Ed è proprio di memoria, quella dell’uomo, che passa attraverso le storie, fondatrici di civiltà, che parla lo spettacolo vincitore di In Box Verde, Kanu, della compagnia Piccoli Idilli. Si tratta della narrazione di Bintou Ouattara che avvolta in una lunga veste bianca racconta una storia africana (malinkè) utilizzando in alcuni passaggi la lingua bambarà, mentre Daouda Diabate e Kadi Coulibaly, griot del Burkina Faso, cantano e suonano strumenti tradizionali, come kora, gangan, bara e calebasse, luminosissimi nei loro costumi azzurri. Azzurro perché questa è anche un racconto di acqua, come sugerisce un bambino del pubblico. È la triste storia della nascita del fiume Niger, che si genera dopo la morte della prediletta tra le mogli di un re. Il re per il dolore raggiunge l’amata, che ormai è una cosa sola con l’acqua sparente del fiume, e per stare sempre con lei si trasforma in un ippopotamo. Questa è la storia di un amore che non ha lieto fine, anzi, di due amori, perché il re, a sua volta, è amato di un amore profondissimo e non corrisposto da un’altra delle sue mogli, che lo segue fino al fiume e si trasforma in un coccodrillo per non lasciarlo mai. Kanu in lingua bambarà significa proprio amore. Bintou è seduta in mezzo al pubblico, i musicisti cominciano a suonare, la festa inizia, perché questo spettacolo è una festa, ha la semplicità e la genuinità della festa collettiva che si celebra con gioioso coinvolgimento. Infine, anche la narratrice raggiunge il palco e prende parte alla festa ringraziando per tutte le cose belle che le sono capitate durante la giornata, come una sorta di preghiera che invoca gratitudine e non chiede, ma ringrazia per quello che c’è. La storia ha inizio ed è scandita da canti e danze alle quali il pubblico è invitato a partecipare. La narrazione diventa il pretesto per la condivisione, che passa attraverso la parola, la voce, il suono, il movimento. Una grande energia invade il teatro. Una storia triste che non genera tristezza, ma che invita a rispettare il ciclo della vita, ricordando che l’amore è la forza dal quale si genera la vita come la morte e che tutto questo ci appartiene profondamente e ci lega l’uno all’altro.

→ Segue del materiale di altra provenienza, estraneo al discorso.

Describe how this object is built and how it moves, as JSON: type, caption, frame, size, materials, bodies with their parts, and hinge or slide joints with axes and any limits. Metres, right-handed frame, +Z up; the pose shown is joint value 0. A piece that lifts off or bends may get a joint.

Passando in rassegna gli spettacoli presenti a In box Verde risulta evidentissimo l’utilizzo delle nuove tecnologie per parlare al giovane pubblico, certo perché si tratta di un linguaggio più immediato per i cosiddetti “nativi digitali”, ma anche perché le compagnie stesse, spesso, sentono la necessità di sperimentare nuovi linguaggi, com’è giusto che sia, perché tutto cambia e si rinnova. L’importante è che il teatro possa restare il luogo in cui il tempo si sospende per la durata di una storia, il luogo in cui si racconta. E che lo si faccia con ombre, pupazzi, proiezioni, fumetti, forse poco importa se lo spettacolo proposto riesce ad accompagnare lo spettatore in un viaggio privato, pur se vissuto insieme agli altri, in cui si possano innescare domande, pensieri nuovi, confronti con qualcosa che si sente diverso o simile a noi. In fondo il bisogno di ascoltare e di raccontare nasce con l’uomo e non si perde, ma si trasforma. Sicuramente il compito del teatro è quello di aprire delle possibilità, di portare gli spettatori lontano dalla realtà quotidiana affinché ci ritornino in qualche modo cambiati. I modi per farlo sono molteplici, i linguaggi svariati. Probabilmente, al di là dei mezzi, l’unica strada auspicabile per un teatro che si rivolga alle nuove generazioni resta quello di partire dai suoi destinatari e di rivolgersi a loro con rispetto e onestà.